A roll of plastic-coated wire has an average of 0.09 flaws per 5-meter length of wire. Suppose a quality control engineer will sample a 5-meter length of wire from a roll of wire 230 meters in length. If no flaws are found in the sample, the engineer will accept the entire roll of wire. (adapted from [Mendenhall and Sincich 2007])
What is the probability that the roll will be rejected?
Before examining the sample, what is the probability that there are no flaws in the 230
meters of wire? What is the probability that there are exactly 3 flaws in the entire roll?
Based on your answers from parts a and b, what is the probability that if there is at least one flaw in the entire roll, a randomly sampled 5-meter length of wire from that roll will
have at least one flaw? [Hint: It may be helpful to recognize that if the roll has no flaws,
the 5-meter length of wire will have no flaws.]
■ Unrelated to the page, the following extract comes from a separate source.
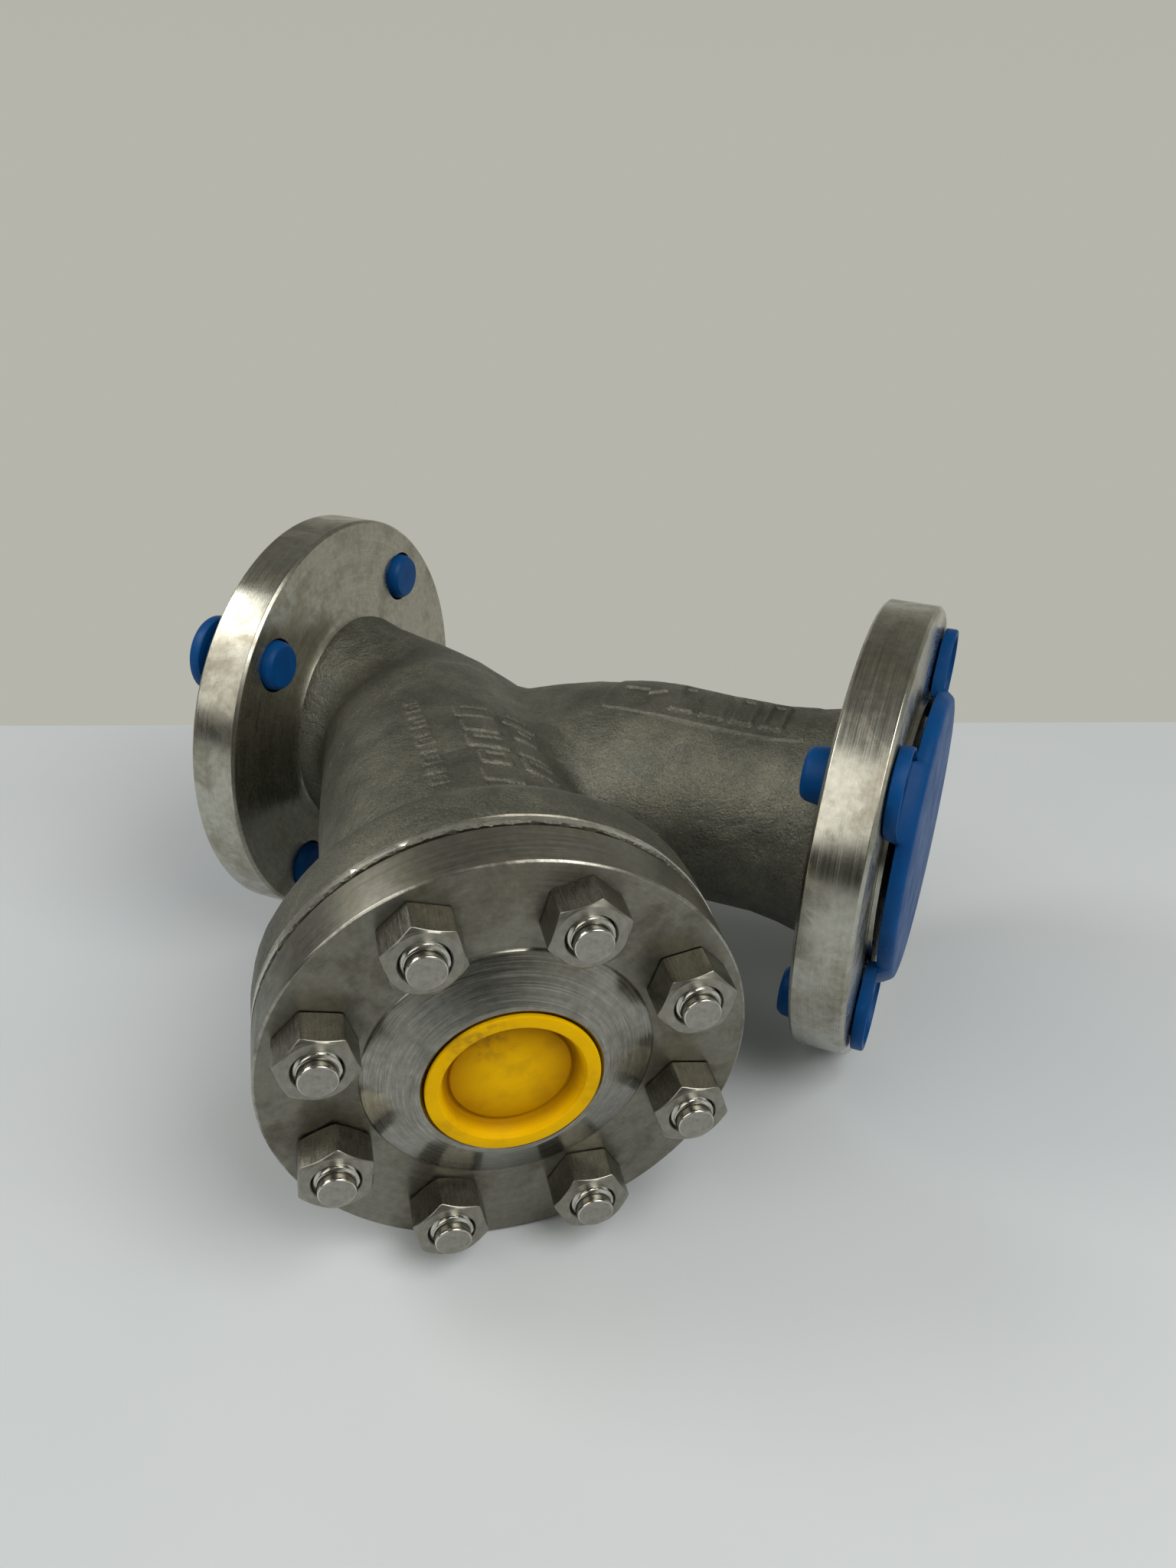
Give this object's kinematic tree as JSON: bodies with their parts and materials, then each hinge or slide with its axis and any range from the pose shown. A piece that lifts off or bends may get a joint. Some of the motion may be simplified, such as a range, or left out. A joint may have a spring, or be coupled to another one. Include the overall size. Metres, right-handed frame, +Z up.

Given that no flaws were found in the sample, what is the probability that the entire roll
has no flaws? Is sampling 5 meters of wire sufficient for determining if the entire roll has
flaws? Why or why not?
Now assume that if there is at least one flaw in the 230-meter roll of wire, then at least
one flaw appears in a randomly sampled 5-meter length of wire with probability 0.99. With this new information, what is the probability that the entire roll has no flaws given that no flaws were found in the sample? [Hint: The probability of no flaws in 5 meters should be calculated based on the formula in slide 39 for "chapter 3 - probability."]
Comment briefly on the difference in answers between part d and part e. What important assumption regarding independence makes these answers different? Which assumption do you think is more realistic? Why?